[START COLLECTED MATERIAL]
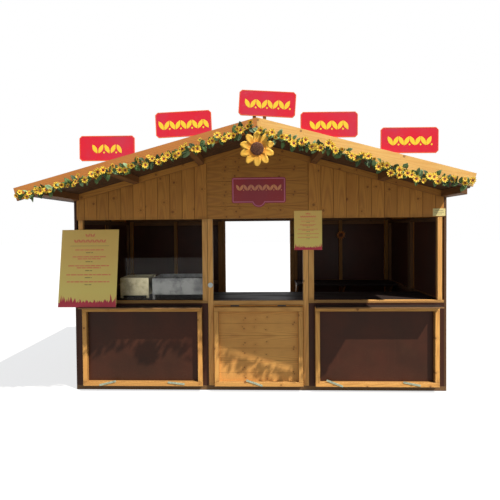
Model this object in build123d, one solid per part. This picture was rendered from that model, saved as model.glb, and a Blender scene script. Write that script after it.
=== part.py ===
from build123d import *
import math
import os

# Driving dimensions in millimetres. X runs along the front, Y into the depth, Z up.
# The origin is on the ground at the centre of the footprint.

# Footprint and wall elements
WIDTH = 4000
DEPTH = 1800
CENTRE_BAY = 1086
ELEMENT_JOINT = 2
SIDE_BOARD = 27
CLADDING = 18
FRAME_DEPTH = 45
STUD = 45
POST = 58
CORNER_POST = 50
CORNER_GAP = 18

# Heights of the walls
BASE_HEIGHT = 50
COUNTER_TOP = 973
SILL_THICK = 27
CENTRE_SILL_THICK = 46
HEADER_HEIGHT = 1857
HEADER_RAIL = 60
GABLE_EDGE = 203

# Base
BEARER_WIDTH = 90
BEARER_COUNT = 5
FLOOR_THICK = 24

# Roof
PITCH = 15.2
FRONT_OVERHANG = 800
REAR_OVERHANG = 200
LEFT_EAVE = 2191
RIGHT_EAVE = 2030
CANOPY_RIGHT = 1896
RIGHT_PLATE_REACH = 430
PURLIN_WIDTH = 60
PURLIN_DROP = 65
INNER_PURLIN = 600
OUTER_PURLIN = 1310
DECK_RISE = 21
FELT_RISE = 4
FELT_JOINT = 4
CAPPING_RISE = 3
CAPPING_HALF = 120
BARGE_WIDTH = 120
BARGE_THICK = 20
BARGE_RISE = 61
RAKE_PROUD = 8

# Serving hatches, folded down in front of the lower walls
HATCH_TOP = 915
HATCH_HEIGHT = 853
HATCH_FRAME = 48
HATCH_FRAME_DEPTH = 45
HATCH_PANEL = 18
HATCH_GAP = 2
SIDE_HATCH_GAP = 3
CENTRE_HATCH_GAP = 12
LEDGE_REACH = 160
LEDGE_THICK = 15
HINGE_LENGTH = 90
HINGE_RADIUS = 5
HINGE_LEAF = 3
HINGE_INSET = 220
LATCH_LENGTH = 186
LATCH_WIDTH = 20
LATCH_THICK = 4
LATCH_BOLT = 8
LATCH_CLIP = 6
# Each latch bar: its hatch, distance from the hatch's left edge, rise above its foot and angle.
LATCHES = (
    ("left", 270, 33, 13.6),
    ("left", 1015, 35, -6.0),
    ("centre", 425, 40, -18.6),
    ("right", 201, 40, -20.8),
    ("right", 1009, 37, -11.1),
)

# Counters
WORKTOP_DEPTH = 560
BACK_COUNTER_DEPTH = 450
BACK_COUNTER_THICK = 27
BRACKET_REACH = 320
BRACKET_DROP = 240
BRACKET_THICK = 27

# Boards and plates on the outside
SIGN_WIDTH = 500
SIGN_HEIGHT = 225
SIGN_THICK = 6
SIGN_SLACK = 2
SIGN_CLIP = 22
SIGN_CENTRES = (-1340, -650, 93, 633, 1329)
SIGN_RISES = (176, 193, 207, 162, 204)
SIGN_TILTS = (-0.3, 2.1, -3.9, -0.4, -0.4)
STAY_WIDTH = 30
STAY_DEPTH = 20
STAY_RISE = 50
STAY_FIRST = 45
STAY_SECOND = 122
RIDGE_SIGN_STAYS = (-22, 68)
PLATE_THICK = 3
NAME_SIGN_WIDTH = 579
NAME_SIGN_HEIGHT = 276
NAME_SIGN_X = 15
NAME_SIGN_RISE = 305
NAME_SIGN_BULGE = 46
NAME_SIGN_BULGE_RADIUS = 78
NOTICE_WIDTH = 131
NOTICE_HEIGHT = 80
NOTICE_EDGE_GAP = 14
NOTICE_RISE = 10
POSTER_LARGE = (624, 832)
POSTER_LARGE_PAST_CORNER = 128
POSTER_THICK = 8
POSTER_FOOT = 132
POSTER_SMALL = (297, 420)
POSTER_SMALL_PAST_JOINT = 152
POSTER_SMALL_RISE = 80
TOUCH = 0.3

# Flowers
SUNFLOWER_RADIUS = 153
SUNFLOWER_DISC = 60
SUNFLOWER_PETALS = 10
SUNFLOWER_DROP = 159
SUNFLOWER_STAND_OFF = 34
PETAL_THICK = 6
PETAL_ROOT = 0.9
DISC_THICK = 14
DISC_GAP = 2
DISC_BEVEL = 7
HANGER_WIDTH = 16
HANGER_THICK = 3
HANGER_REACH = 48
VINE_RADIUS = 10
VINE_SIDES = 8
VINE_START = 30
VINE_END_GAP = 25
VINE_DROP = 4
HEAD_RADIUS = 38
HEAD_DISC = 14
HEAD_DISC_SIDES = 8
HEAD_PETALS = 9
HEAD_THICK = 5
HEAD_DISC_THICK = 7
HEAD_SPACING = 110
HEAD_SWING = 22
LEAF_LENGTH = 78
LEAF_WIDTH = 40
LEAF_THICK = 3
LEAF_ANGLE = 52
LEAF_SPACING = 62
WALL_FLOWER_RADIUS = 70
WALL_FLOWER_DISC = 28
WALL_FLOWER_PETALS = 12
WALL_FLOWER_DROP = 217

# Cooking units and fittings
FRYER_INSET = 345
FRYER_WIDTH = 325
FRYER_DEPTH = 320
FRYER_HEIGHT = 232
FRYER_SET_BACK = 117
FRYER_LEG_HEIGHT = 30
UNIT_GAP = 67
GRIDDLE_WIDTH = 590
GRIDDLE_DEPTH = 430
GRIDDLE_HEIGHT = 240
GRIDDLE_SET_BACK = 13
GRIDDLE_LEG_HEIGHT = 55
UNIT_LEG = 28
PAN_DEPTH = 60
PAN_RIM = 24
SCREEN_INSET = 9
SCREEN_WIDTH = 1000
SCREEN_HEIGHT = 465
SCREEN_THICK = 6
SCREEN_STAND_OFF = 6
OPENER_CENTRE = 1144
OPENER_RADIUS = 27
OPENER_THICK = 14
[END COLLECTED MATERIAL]
__WHAT TO DO__.
Exactly as they appear, please write out the lines from the opening of the listing above down to the line containing "# The origin", with both end lines included.

__WRITTEN ANSWER__.
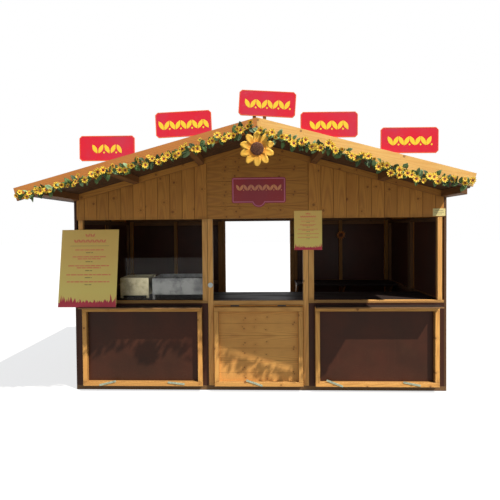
Model this object in build123d, one solid per part. This picture was rendered from that model, saved as model.glb, and a Blender scene script. Write that script after it.
=== part.py ===
from build123d import *
import math
import os

# Driving dimensions in millimetres. X runs along the front, Y into the depth, Z up.
# The origin is on the ground at the centre of the footprint.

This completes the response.